In December 1995, the Cowboys and the Eagles got together in Philadelphia. Late in the fourth quarter, game tied at 17, Dallas faced fourth down and one from its own 29.

Coach Barry Switzer opted to go for it, relying on his Madden-style crutch play, “load left.”

As explained at the time by Timothy W. Smith of the New York Times, “load left” didn’t work on third down. And it didn’t work on fourth down.

So the Eagles got the ball, and three plays later the Eagles scored the game-winning points via a field goal.
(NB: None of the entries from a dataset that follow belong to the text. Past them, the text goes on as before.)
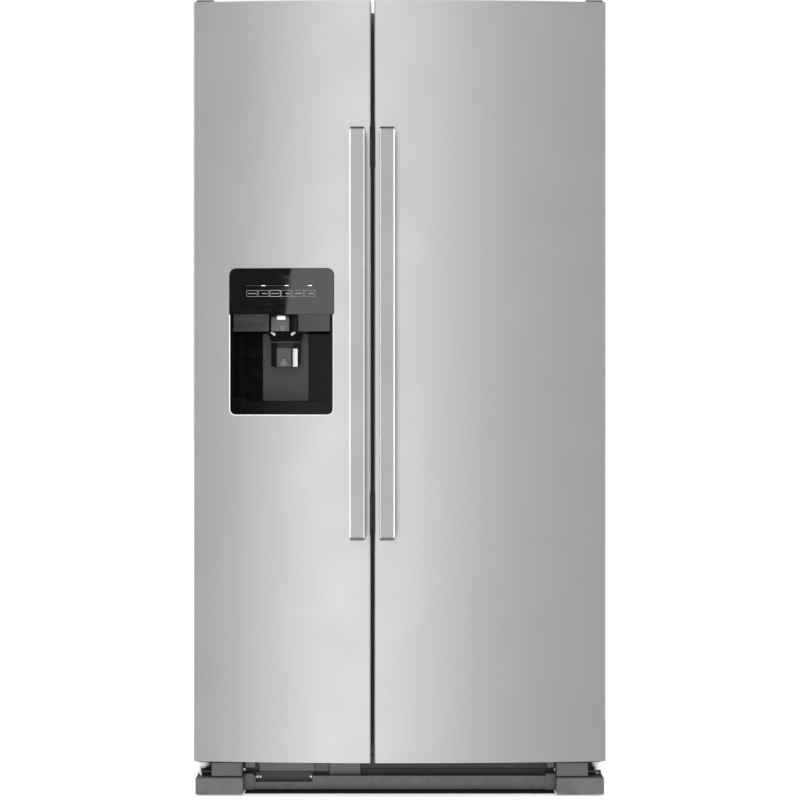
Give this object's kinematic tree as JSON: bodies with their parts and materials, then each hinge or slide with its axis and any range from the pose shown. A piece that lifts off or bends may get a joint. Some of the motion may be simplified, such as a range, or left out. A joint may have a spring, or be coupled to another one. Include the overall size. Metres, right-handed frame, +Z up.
{
  "type": "side by side refrigerator",
  "caption": "Side-by-side refrigerator with curved stainless doors, long bar handles and an ice and water dispenser in the freezer door.",
  "frame": {"origin": "bottom centre of the whole object's box, on the floor", "axes": "+Z up, -Y towards the user (door fronts), +X to the user's right when facing the doors"},
  "size_m": [0.907, 0.854, 1.7702],
  "materials": {
    "stainless": "satin",
    "handle_metal": "satin",
    "cabinet_paint": "satin",
    "hinge_steel": "satin",
    "frame_steel": "matte",
    "machine_black": "satin",
    "dark_plastic": "matte",
    "white_plastic": "matte",
    "liner_plastic": "satin",
    "clear_plastic": "gloss",
    "shelf_glass": "gloss",
    "foam": "matte",
    "gasket": "matte",
    "black_rubber": "matte",
    "dispenser_black": "gloss",
    "pad_grey": "satin"
  },
  "bodies": {
    "cabinet": {"cabinet_shell": "cabinet_paint", "back_panel": "cabinet_paint", "upper_hinge_left": "hinge_steel", "upper_hinge_right": "hinge_steel", "lower_hinge_left": "hinge_steel", "lower_hinge_right": "hinge_steel", "base_frame": "frame_steel", "compressor": "machine_black", "condenser_coil": "machine_black", "evaporator_coil": "machine_black", "fan_motor": "machine_black", "base_grille": "dark_plastic", "foot_cover_left": "dark_plastic", "foot_cover_right": "dark_plastic", "hinge_cover_left": "dark_plastic", "hinge_cover_right": "dark_plastic", "service_cover": "white_plastic", "water_valve": "white_plastic", "light_housing": "white_plastic", "freezer_liner": "liner_plastic", "fridge_liner": "liner_plastic", "evaporator_cover": "liner_plastic", "ice_maker": "liner_plastic", "fridge_shelf_upper": "shelf_glass", "fridge_shelf_lower": "shelf_glass", "crisper_cover": "shelf_glass", "freezer_shelf": "shelf_glass", "cabinet_foam": "foam", "levelling_foot_left": "black_rubber", "levelling_foot_right": "black_rubber"},
    "freezer_door": {"freezer_door_skin": "stainless", "freezer_door_foam": "foam", "freezer_door_liner": "liner_plastic", "freezer_door_gasket": "gasket", "freezer_door_handle": "handle_metal", "freezer_door_bin": "clear_plastic", "dispenser_housing": "dispenser_black", "control_panel": "dispenser_black"},
    "fridge_door": {"fridge_door_skin": "stainless", "fridge_door_foam": "foam", "fridge_door_liner": "liner_plastic", "fridge_door_gasket": "gasket", "fridge_door_handle": "handle_metal", "fridge_door_bin_lower": "clear_plastic", "fridge_door_bin_upper": "clear_plastic"},
    "crisper_drawer_upper": {"crisper_drawer_upper": "clear_plastic"},
    "crisper_drawer_lower": {"crisper_drawer_lower": "clear_plastic"},
    "freezer_basket": {"freezer_basket": "clear_plastic"},
    "ice_bin": {"ice_bin": "clear_plastic"},
    "condenser_fan": {"condenser_fan": "dark_plastic"},
    "rear_roller_left": {"rear_roller_left": "black_rubber"},
    "rear_roller_right": {"rear_roller_right": "black_rubber"},
    "water_pad": {"water_pad": "pad_grey"},
    "ice_pad": {"ice_pad": "pad_grey"},
    "control_key_1": {"control_key_1": "dispenser_black"},
    "control_key_2": {"control_key_2": "dispenser_black"},
    "control_key_3": {"control_key_3": "dispenser_black"},
    "control_key_4": {"control_key_4": "dispenser_black"},
    "control_key_5": {"control_key_5": "dispenser_black"},
    "control_key_6": {"control_key_6": "dispenser_black"}
  },
  "joints": [
    {"name": "freezer_door_hinge", "type": "hinge", "parent": "cabinet", "child": "freezer_door", "pos_m": [-0.4355, -0.305, 0.9], "axis": [0, 0, -1], "range_deg": [0, 120]},
    {"name": "fridge_door_hinge", "type": "hinge", "parent": "cabinet", "child": "fridge_door", "pos_m": [0.4355, -0.305, 0.9], "axis": [0, 0, 1], "range_deg": [0, 120]},
    {"name": "crisper_drawer_upper_slide", "type": "slide", "parent": "cabinet", "child": "crisper_drawer_upper", "axis": [0, -1, 0], "range_m": [0, 0.2094]},
    {"name": "crisper_drawer_lower_slide", "type": "slide", "parent": "cabinet", "child": "crisper_drawer_lower", "axis": [0, -1, 0], "range_m": [0, 0.2094]},
    {"name": "freezer_basket_slide", "type": "slide", "parent": "cabinet", "child": "freezer_basket", "axis": [0, -1, 0], "range_m": [0, 0.2094]},
    {"name": "ice_bin_slide", "type": "slide", "parent": "cabinet", "child": "ice_bin", "axis": [0, -1, 0], "range_m": [0, 0.1047]},
    {"name": "condenser_fan_spin", "type": "hinge", "parent": "cabinet", "child": "condenser_fan", "pos_m": [-0.03, 0.2885, 0.1513], "axis": [0, -1, 0], "continuous": true},
    {"name": "rear_roller_left_spin", "type": "hinge", "parent": "cabinet", "child": "rear_roller_left", "pos_m": [-0.414, 0.357, 0.022], "axis": [1, 0, 0], "continuous": true},
    {"name": "rear_roller_right_spin", "type": "hinge", "parent": "cabinet", "child": "rear_roller_right", "pos_m": [0.414, 0.357, 0.022], "axis": [1, 0, 0], "continuous": true},
    {"name": "water_pad_hinge", "type": "hinge", "parent": "freezer_door", "child": "water_pad", "pos_m": [-0.26388, -0.3337, 1.0545], "axis": [0.9987, -0.0503, 0], "range_deg": [0, 12], "stiffness_Nm_per_rad": 0.5},
    {"name": "ice_pad_hinge", "type": "hinge", "parent": "freezer_door", "child": "ice_pad", "pos_m": [-0.25683, -0.31303, 0.986], "axis": [0.9987, -0.0503, 0], "range_deg": [0, 12], "stiffness_Nm_per_rad": 0.5},
    {"name": "control_key_1_press", "type": "slide", "parent": "freezer_door", "child": "control_key_1", "axis": [0.0503, 0.9987, 0], "range_m": [0, 0.0008], "stiffness_N_per_m": 800},
    {"name": "control_key_2_press", "type": "slide", "parent": "freezer_door", "child": "control_key_2", "axis": [0.0503, 0.9987, 0], "range_m": [0, 0.0008], "stiffness_N_per_m": 800},
    {"name": "control_key_3_press", "type": "slide", "parent": "freezer_door", "child": "control_key_3", "axis": [0.0503, 0.9987, 0], "range_m": [0, 0.0008], "stiffness_N_per_m": 800},
    {"name": "control_key_4_press", "type": "slide", "parent": "freezer_door", "child": "control_key_4", "axis": [0.0503, 0.9987, 0], "range_m": [0, 0.0008], "stiffness_N_per_m": 800},
    {"name": "control_key_5_press", "type": "slide", "parent": "freezer_door", "child": "control_key_5", "axis": [0.0503, 0.9987, 0], "range_m": [0, 0.0008], "stiffness_N_per_m": 800},
    {"name": "control_key_6_press", "type": "slide", "parent": "freezer_door", "child": "control_key_6", "axis": [0.0503, 0.9987, 0], "range_m": [0, 0.0008], "stiffness_N_per_m": 800}
  ],
  "couplings": [
    {"joint": "crisper_drawer_upper_slide", "follows": "fridge_door_hinge", "m_per_rad": 0.1},
    {"joint": "crisper_drawer_lower_slide", "follows": "fridge_door_hinge", "m_per_rad": 0.1},
    {"joint": "freezer_basket_slide", "follows": "freezer_door_hinge", "m_per_rad": 0.1},
    {"joint": "ice_bin_slide", "follows": "freezer_door_hinge", "m_per_rad": 0.05}
  ]
}
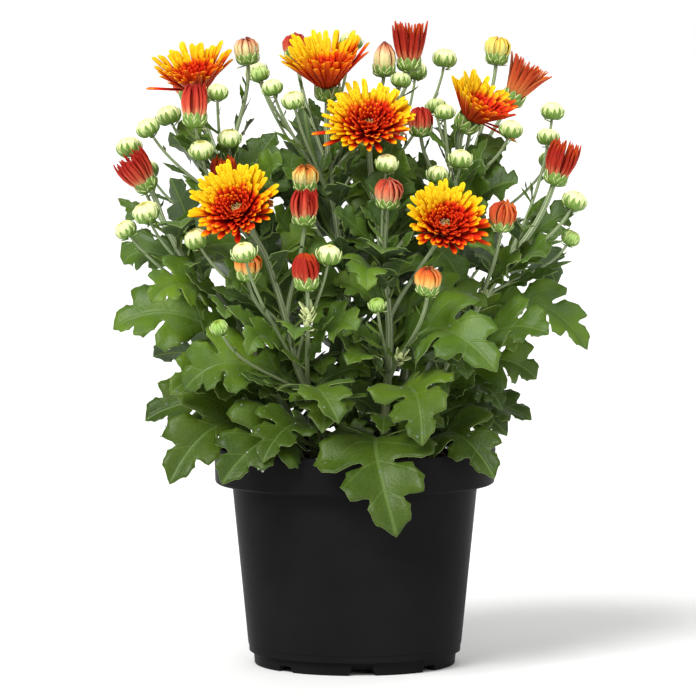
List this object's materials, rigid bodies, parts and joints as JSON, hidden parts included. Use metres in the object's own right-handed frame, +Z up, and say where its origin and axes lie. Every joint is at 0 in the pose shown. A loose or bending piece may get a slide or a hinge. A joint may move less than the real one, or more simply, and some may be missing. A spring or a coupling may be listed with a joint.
{
  "type": "potted chrysanthemum",
  "caption": "Bushy pot chrysanthemum with yellow and red blooms, half-open heads, buds and lobed leaves, in a round black nursery pot of soil.",
  "frame": {"origin": "on the ground, under the middle of the pot's foot, which is the middle of the whole plant's width and depth to about 2 mm", "axes": "+Z up the pot's axis; the side seen in the picture faces -Y"},
  "size_m": [0.2382, 0.1963, 0.3183],
  "materials": {
    "pot_plastic": "satin black, slightly worn",
    "peat_soil": "crumbly, matte",
    "leaf_and_stem": "soft satin with a grey-green bloom",
    "yellow_red_petals": "soft petal, yellow tips over red",
    "red_petals": "soft petal, red",
    "bud_petals": "soft petal, orange over pale green"
  },
  "bodies": {
    "root": {"bloom_back_left": "yellow_red_petals", "bloom_back_middle": "yellow_red_petals", "bloom_left": "yellow_red_petals", "bloom_right": "yellow_red_petals", "bloom_top": "yellow_red_petals", "bloom_top_left": "yellow_red_petals", "bloom_top_right": "yellow_red_petals", "bloom_upper_middle": "yellow_red_petals", "colour_bud_back_right": "bud_petals", "colour_bud_behind_top": "bud_petals", "colour_bud_lower_left": "bud_petals", "colour_bud_lower_right": "bud_petals", "colour_bud_middle": "bud_petals", "colour_bud_top": "bud_petals", "colour_bud_top_left": "bud_petals", "colour_bud_top_right": "bud_petals", "colour_bud_upper_left": "bud_petals", "half_open_back_left": "red_petals", "half_open_back_right": "red_petals", "half_open_behind_left": "red_petals", "half_open_far_left": "red_petals", "half_open_far_right": "red_petals", "half_open_left_middle": "red_petals", "half_open_lower_middle": "red_petals", "half_open_right": "red_petals", "half_open_top": "red_petals", "half_open_top_left": "red_petals", "half_open_top_right": "red_petals", "half_open_upper_right": "red_petals", "pot": "pot_plastic", "shoot_back": "leaf_and_stem", "shoot_back_left": "leaf_and_stem", "shoot_back_right": "leaf_and_stem", "shoot_centre": "leaf_and_stem", "shoot_front_left": "leaf_and_stem", "shoot_front_right": "leaf_and_stem", "shoot_left": "leaf_and_stem", "shoot_right": "leaf_and_stem", "soil": "peat_soil"}
  },
  "joints": []
}
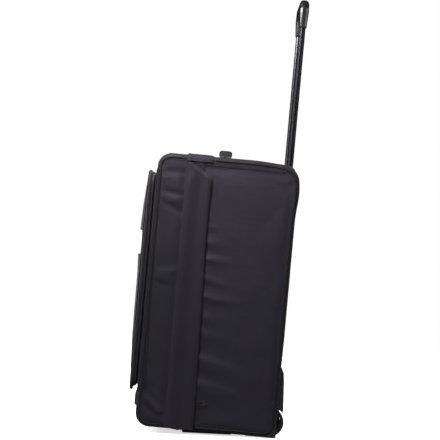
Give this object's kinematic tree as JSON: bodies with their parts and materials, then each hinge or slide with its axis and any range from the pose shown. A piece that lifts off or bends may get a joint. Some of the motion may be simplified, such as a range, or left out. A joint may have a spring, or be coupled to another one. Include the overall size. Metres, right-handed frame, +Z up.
{
  "type": "wheeled equipment case",
  "caption": "Soft-sided upright equipment case with a clamshell lid, zipped front pocket, storm flaps, wedge feet, wheels and a telescoping pull handle.",
  "frame": {"origin": "centre of the bounding box's footprint on the floor, with the case standing on its wheels and wedge feet and the pull handle fully out", "axes": "+Z up from the floor, +X towards the case's right side (the side with the zip flap's free edge), -Y towards the front with the pocket, +Y towards the back with the pull handle; the body leans back 2.4 degrees about X"},
  "size_m": [0.388, 0.3983, 1.0914],
  "materials": {
    "fabric": "matte",
    "webbing": "matte",
    "zip_tape": "matte",
    "board": "matte",
    "hard_plastic": "satin",
    "grip": "satin",
    "button": "satin",
    "tube": "satin",
    "steel": "satin",
    "tyre": "matte",
    "shoe_rubber": "matte",
    "label": "matte"
  },
  "bodies": {
    "bag": {"rear_shell": "fabric", "trolley_cover_panel": "fabric", "hinge_gusset": "fabric", "base_board": "board", "main_zip_tape_rear": "zip_tape", "wheel_housing_left": "hard_plastic", "wheel_housing_right": "hard_plastic", "axle_left": "steel", "axle_right": "steel", "foot_left": "hard_plastic", "foot_right": "hard_plastic", "foot_screw_left_front": "steel", "foot_screw_left_back": "steel", "foot_screw_right_front": "steel", "foot_screw_right_back": "steel", "guard_left": "hard_plastic", "guard_right": "hard_plastic", "guard_screw_left_lower": "steel", "guard_screw_left_upper": "steel", "guard_screw_right_lower": "steel", "guard_screw_right_upper": "steel", "outer_tube_left": "tube", "outer_tube_right": "tube", "tube_bracket": "hard_plastic", "trolley_bezel": "hard_plastic", "top_handle_strap": "webbing", "top_handle_grip": "grip", "top_handle_plate_left": "hard_plastic", "top_handle_plate_right": "hard_plastic"},
    "wheel_left": {"tyre_left": "tyre", "hub_left": "hard_plastic", "bearing_left_inner": "steel", "bearing_left_outer": "steel"},
    "wheel_right": {"tyre_right": "tyre", "hub_right": "hard_plastic", "bearing_right_inner": "steel", "bearing_right_outer": "steel"},
    "handle": {"inner_tube_left": "tube", "inner_tube_right": "tube", "tube_plug_left": "hard_plastic", "tube_plug_right": "hard_plastic", "grip_body": "grip"},
    "button": {"grip_button": "button", "push_rod_left": "steel", "push_rod_right": "steel"},
    "shoe_left": {"lock_shoe_left": "shoe_rubber"},
    "shoe_right": {"lock_shoe_right": "shoe_rubber"},
    "lid": {"lid_shell": "fabric", "main_zip_tape_lid": "zip_tape", "storm_flap_side": "fabric", "storm_flap_top": "fabric", "pocket_zip_tape": "zip_tape", "lower_handle": "webbing"},
    "pocket": {"pocket_gusset": "fabric", "pocket_panel": "fabric", "label_patch": "label"},
    "main_slider": {"main_zip_slider": "steel"},
    "main_puller": {"main_zip_puller": "webbing"},
    "pocket_slider": {"pocket_zip_slider": "steel"},
    "pocket_puller": {"pocket_zip_puller": "webbing"}
  },
  "joints": [
    {"name": "lid_hinge", "type": "hinge", "parent": "bag", "child": "lid", "pos_m": [-0.196, -0.06274, 0.34607], "axis": [0, -0.0419, -0.9991], "range_deg": [0, 170]},
    {"name": "pocket_hinge", "type": "hinge", "parent": "lid", "child": "pocket", "pos_m": [0, -0.19641, 0.10596], "axis": [1, 0, 0], "range_deg": [0, 90]},
    {"name": "handle_slide", "type": "slide", "parent": "bag", "child": "handle", "axis": [0, 0.0419, 0.9991], "range_m": [-0.335, 0]},
    {"name": "button_press", "type": "slide", "parent": "handle", "child": "button", "axis": [0, -0.0419, -0.9991], "range_m": [0, 0.004], "stiffness_N_per_m": 400, "springref_m": -0.006},
    {"name": "shoe_left_slide", "type": "slide", "parent": "handle", "child": "shoe_left", "axis": [1, 0, 0], "range_m": [0, 0.0016]},
    {"name": "shoe_right_slide", "type": "slide", "parent": "handle", "child": "shoe_right", "axis": [-1, 0, 0], "range_m": [0, 0.0016]},
    {"name": "wheel_left_spin", "type": "hinge", "parent": "bag", "child": "wheel_left", "pos_m": [-0.148, 0.14746, 0.036], "axis": [1, 0, 0], "continuous": true},
    {"name": "wheel_right_spin", "type": "hinge", "parent": "bag", "child": "wheel_right", "pos_m": [0.148, 0.14746, 0.036], "axis": [1, 0, 0], "continuous": true},
    {"name": "main_zip_slide", "type": "slide", "parent": "bag", "child": "main_slider", "axis": [0, 0.0419, 0.9991], "range_m": [0, 0.526]},
    {"name": "main_puller_hinge", "type": "hinge", "parent": "main_slider", "child": "main_puller", "pos_m": [0.192, -0.03789, 0.0793], "axis": [0, -0.0419, -0.9991], "range_deg": [0, 110]},
    {"name": "pocket_zip_slide", "type": "slide", "parent": "lid", "child": "pocket_slider", "axis": [-1, 0, 0], "range_m": [0, 0.234]},
    {"name": "pocket_puller_hinge", "type": "hinge", "parent": "pocket_slider", "child": "pocket_puller", "pos_m": [0.117, -0.15873, 0.63485], "axis": [-1, 0, 0], "range_deg": [0, 75]}
  ],
  "couplings": [
    {"joint": "shoe_left_slide", "follows": "button_press", "ratio": 0.375},
    {"joint": "shoe_right_slide", "follows": "button_press", "ratio": 0.375}
  ]
}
“It surprised us,” Eagles coach Ray Rhodes said after the game. “But when you’ve been
on top as long as they’ve been on top, you take your chances. But I don’t think you’ll see that again.”

Colts coach Jim Caldwell could have uttered those same words nearly 14 years later, after the so-inexplicable-that-the-word-"inexplicable"-doesn’t-do-it-justice decision by Patriots coach Bill Belichick to call for a short pass on fourth and two from his own 28. (Here it is, for those of you who haven’t seen it.)

Nearly fourteen years ago, Switzer was labeled an idiot for opting not to punt. His decision arguably was even more idiotic than Belichick’s because the Pats were simply trying to get a first down in order to ice the game. Switzer’s teams still needed to gain another 40 yards or so in order to break the tie.

But there’s a fuzzy line between stupidity and confidence. And Rhodes’ words resonate in that regard.

“When you’ve been on top as long as they’ve been on top, you take your chances.”

You take your chances, like wasting two timeouts because there’s no way you might need them for the purposes of challenging a questionable spot on fourth down or killing the clock if the Colts somehow should end up taking the lead.

Here’s how Bill Belichick explained the situation after the game, following a jog to the locker room that included a camera man being knocked to the ground by Belichick’s right-hand man.

In other words, “when you’ve been on top as long as we’ve been on top, sometimes you take your chances.”

But sometimes “taking your chances” is way too reckless, especially when facing an opponent that can then take advantage of the situation.

Here’s how two veterans of the Pats-Colts rivalry, Rodney Harrison and Tony Dungy, addressed the situation during the NBC postgame show. Harrison was remarkably candid regarding his lack of confidence in Belichick’s demonstration of confidence.

And so, in the end, this one won’t be remembered for one of the best performances we’ve seen from Pats receiver Randy Moss (nine catches, 179 yards, two touchdowns) or a back-to-form showing from quarterback Tom Brady (375 yards, three touchdowns, one interception) but for Belichick’s decision that he has more confidence in the ability of his offense to gain two yards on one play than in the ability of his defense to stop the Colts from gaining 60 or 70 yards on multiple plays.

The extent to which this one resonates beyond the 2009 season depends on its ultimate outcome. By holding off the Bucs, the Dolphins crept a game closer to the top of the AFC East. Though Belichick and company are justifiably confident that they’ll hold off Bill Parcells and company for the division crown, the fact that the Pats are now three games plus a tiebreaker behind the Colts with seven to play means that the road to Miami won’t be going through Foxborough, barring a successful visit by the Chargers to Indy in the divisional round.

Maybe Belichick will now redouble his efforts to erase the effects of that one horrible decision by turning things around, beating the Colts or whoever else the Pats face in the postseason, and winning the Super Bowl.

That’s precisely what Barry Switzer and the Cowboys did in 1995, after one of the dumbest coaching moves of all time.

Still, if Pats find themselves in an overtime game during the playoffs, we hope that Belichick doesn’t try to compensate for last night’s decision by opting to take the wind.